NYC School Chancellor Dennis Walcott joined community partners, school leaders, and students for the kickoff of Summer Quest at P.S. 211 in the South Bronx

As our students head back to school, we are reflecting on initiatives we saw this summer that can invigorate student engagement and learning year round. As part of Together for Tomorrow –our effort to strengthen partnerships among schools, families, and communities — we visited summer learning initiatives in the South Bronx, Pittsburgh, and Chicago. Director of the Center for Faith-based and Neighborhood Partnerships Brenda Girton-Mitchell and I led discussions in these communities to share promising practices and to provide feedback to shape the U.S. Department of Education’s community and family engagement efforts.

These discussions also extended work the Department began earlier this year, along with the John D. and Catherine T. MacArthur Foundation, on Reimagining Education. Each place we visited is home to a Hive Learning Network – a collective of organizations, made possible through MacArthur Foundation support, where young people can pursue a diversity of learning experiences in their community. The summer initiatives we explored were anchored by strong collaboration among schools, families, and community-based organizations (CBOs).

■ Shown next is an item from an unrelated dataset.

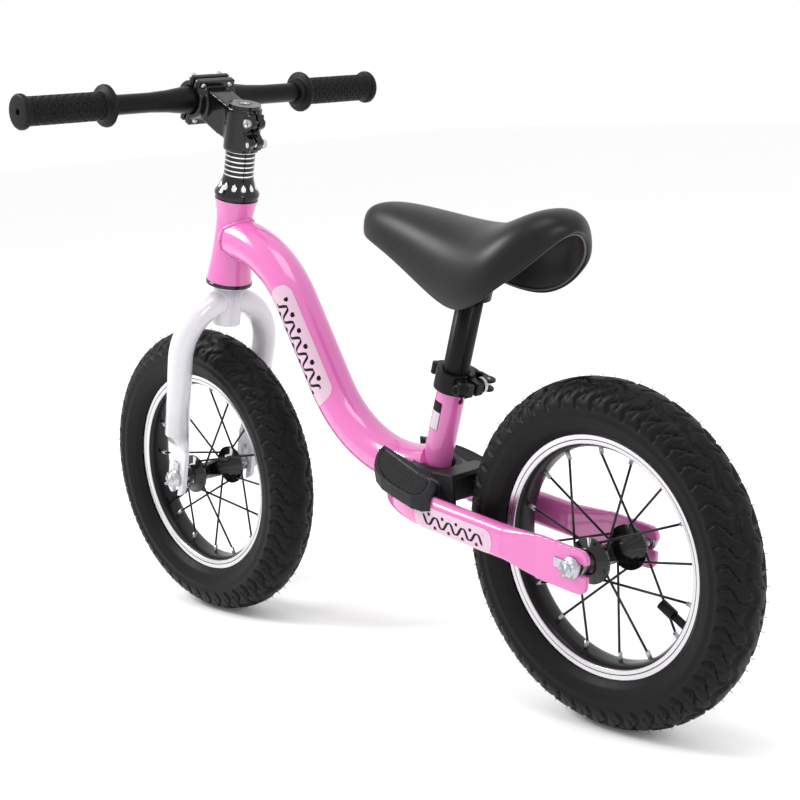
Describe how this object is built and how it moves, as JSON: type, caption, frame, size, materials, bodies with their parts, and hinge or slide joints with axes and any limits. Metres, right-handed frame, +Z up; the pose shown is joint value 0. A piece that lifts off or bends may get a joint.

In the South Bronx, we visited Summer Quest, which brought together New York City schools, and CBOs to provide learning and enrichment activities for nearly 1,800 elementary and middle school students from low-income families. In preparation for Summer Quest, teachers and CBO staff participated in joint professional development around project-based learning and co-facilitation. Program organizers observed from their experience in 2012 that the deeper level of collaboration between schools and CBOs required by Summer Quest resulted in better-aligned and impactful programming during the regular school year.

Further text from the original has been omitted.